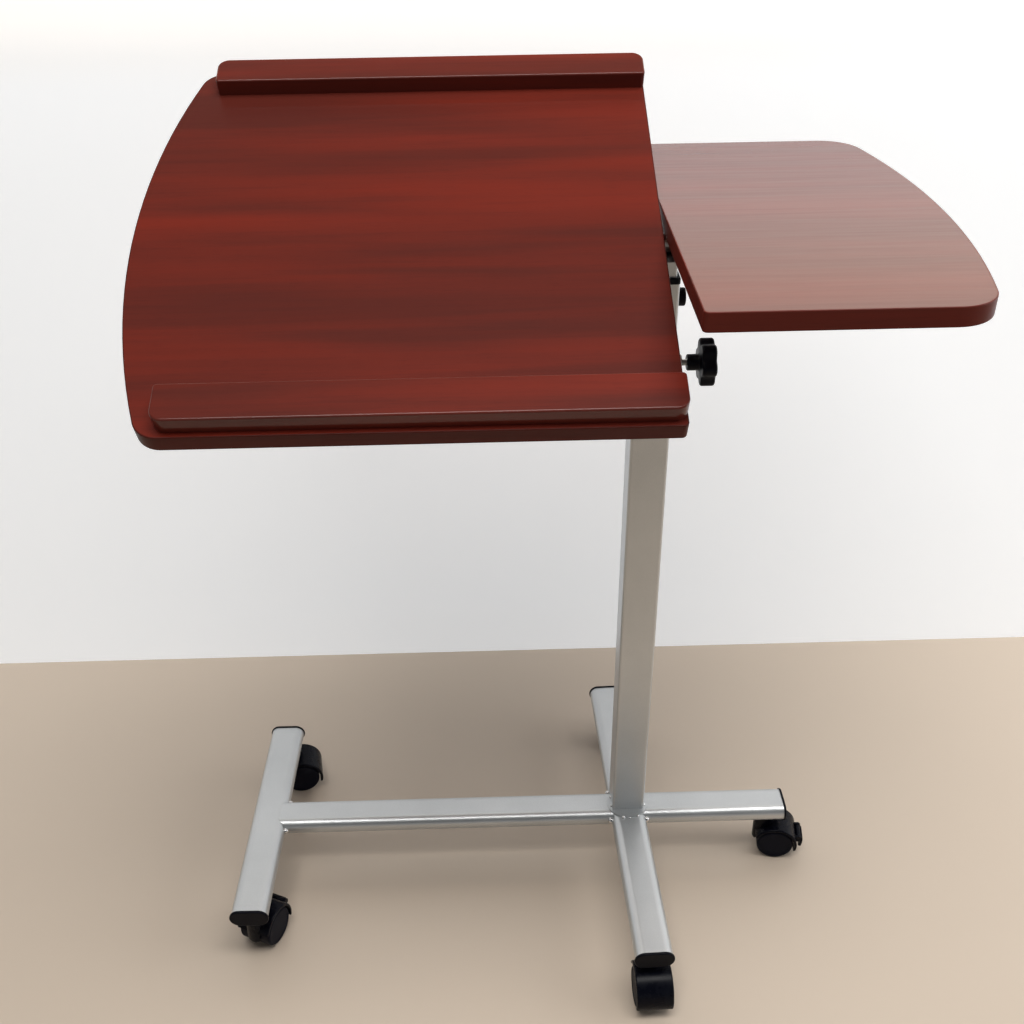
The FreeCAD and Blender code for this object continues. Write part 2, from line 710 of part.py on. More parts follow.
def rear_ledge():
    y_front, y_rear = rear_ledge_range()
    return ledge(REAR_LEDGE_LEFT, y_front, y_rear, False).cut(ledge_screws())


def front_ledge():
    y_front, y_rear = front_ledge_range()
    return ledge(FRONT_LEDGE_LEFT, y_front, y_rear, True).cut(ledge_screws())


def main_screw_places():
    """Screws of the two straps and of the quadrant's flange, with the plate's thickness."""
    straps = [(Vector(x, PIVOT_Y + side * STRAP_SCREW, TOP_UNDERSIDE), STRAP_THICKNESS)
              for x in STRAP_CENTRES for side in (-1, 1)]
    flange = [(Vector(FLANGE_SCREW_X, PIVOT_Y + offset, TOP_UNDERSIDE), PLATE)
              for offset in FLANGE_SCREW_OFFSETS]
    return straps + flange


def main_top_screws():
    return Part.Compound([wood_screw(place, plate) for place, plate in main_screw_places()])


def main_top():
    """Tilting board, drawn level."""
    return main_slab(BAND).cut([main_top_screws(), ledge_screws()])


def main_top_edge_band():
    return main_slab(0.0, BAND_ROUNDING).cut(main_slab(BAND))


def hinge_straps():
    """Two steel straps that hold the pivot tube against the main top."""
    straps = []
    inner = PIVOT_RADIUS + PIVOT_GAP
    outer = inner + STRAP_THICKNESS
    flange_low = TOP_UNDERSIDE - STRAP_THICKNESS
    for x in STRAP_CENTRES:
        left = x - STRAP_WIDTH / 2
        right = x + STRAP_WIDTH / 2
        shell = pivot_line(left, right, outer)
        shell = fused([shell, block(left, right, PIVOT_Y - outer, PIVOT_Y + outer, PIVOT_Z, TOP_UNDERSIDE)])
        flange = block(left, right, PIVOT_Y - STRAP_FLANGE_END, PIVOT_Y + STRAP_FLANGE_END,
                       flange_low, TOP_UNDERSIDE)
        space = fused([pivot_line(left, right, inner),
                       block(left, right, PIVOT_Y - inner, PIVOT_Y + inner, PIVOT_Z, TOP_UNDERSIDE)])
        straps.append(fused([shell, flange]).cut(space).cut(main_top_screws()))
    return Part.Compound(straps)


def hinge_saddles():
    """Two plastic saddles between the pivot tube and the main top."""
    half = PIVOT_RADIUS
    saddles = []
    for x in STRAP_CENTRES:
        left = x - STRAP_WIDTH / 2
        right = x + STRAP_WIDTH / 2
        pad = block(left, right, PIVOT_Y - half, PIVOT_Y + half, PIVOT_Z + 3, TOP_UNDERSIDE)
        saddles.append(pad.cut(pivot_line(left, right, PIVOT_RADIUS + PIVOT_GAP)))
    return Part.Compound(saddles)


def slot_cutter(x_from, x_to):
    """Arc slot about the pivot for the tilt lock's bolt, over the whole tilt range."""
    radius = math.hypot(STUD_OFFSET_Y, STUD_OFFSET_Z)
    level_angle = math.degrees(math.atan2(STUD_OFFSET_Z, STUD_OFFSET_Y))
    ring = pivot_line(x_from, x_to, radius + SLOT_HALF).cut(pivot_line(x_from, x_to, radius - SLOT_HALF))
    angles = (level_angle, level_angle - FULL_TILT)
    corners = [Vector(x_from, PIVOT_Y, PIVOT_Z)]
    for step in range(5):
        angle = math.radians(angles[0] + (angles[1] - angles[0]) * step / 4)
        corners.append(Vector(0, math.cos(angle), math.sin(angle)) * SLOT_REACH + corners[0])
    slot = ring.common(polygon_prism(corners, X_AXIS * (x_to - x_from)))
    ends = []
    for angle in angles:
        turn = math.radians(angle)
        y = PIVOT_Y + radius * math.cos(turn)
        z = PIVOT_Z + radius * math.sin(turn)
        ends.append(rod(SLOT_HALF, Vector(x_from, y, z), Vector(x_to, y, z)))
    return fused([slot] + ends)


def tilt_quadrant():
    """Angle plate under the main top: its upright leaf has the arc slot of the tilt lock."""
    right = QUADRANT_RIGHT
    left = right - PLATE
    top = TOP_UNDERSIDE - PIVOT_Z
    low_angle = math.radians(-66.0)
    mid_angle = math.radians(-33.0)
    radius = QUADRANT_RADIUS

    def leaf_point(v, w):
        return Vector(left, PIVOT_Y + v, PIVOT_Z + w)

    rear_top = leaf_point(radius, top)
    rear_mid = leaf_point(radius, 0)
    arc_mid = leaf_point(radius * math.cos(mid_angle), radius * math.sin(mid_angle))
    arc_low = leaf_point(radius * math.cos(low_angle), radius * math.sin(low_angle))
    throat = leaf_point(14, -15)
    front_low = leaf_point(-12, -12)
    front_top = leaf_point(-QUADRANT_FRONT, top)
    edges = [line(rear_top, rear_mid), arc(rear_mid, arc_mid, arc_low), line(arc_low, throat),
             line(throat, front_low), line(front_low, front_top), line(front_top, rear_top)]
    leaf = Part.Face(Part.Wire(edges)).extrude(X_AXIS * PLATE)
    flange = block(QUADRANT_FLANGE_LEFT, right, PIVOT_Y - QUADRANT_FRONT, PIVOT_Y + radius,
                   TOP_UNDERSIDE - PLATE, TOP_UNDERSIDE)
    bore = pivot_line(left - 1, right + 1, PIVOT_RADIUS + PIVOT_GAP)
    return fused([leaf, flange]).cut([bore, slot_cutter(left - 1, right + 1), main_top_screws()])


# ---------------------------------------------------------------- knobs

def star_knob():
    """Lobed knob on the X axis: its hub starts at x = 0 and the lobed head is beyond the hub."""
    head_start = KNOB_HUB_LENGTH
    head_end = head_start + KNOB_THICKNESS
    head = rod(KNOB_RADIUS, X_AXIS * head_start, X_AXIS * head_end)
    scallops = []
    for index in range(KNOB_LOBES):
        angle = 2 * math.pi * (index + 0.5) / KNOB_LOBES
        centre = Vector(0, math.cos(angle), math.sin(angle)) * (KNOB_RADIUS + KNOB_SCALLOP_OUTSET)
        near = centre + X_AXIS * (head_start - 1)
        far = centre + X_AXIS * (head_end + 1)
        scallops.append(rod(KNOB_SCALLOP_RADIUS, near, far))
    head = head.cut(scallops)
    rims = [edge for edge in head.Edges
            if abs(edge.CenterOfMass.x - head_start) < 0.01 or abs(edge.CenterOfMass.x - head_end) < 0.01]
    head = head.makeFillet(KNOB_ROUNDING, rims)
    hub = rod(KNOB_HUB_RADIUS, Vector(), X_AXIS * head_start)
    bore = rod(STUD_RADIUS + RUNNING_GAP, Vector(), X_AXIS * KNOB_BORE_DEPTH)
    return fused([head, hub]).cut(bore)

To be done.
Quote exactly the opening line of the material above and every line after it, up to and including the line that contains "y_front, y_rear, False).cut(ledge_screws())".

The answer.
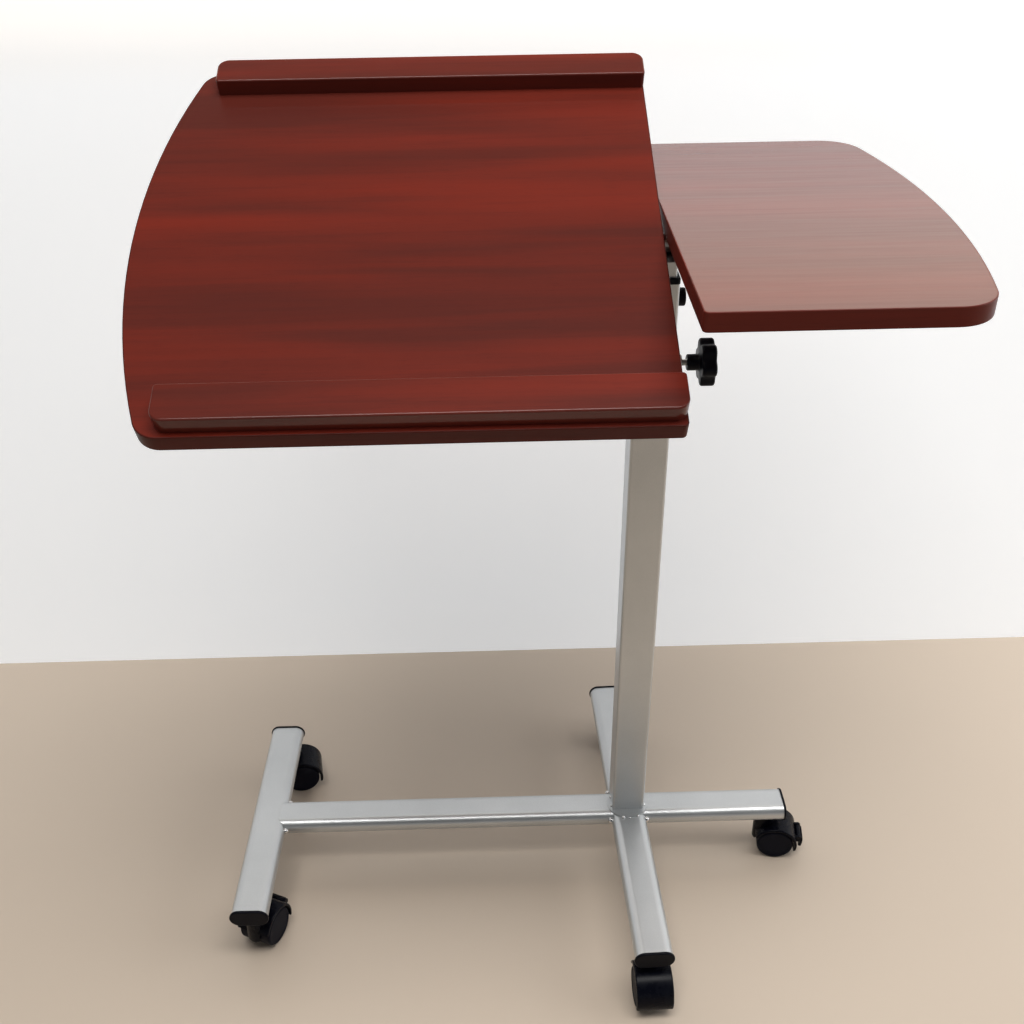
The FreeCAD and Blender code for this object continues. Write part 2, from line 710 of part.py on. More parts follow.
def rear_ledge():
    y_front, y_rear = rear_ledge_range()
    return ledge(REAR_LEDGE_LEFT, y_front, y_rear, False).cut(ledge_screws())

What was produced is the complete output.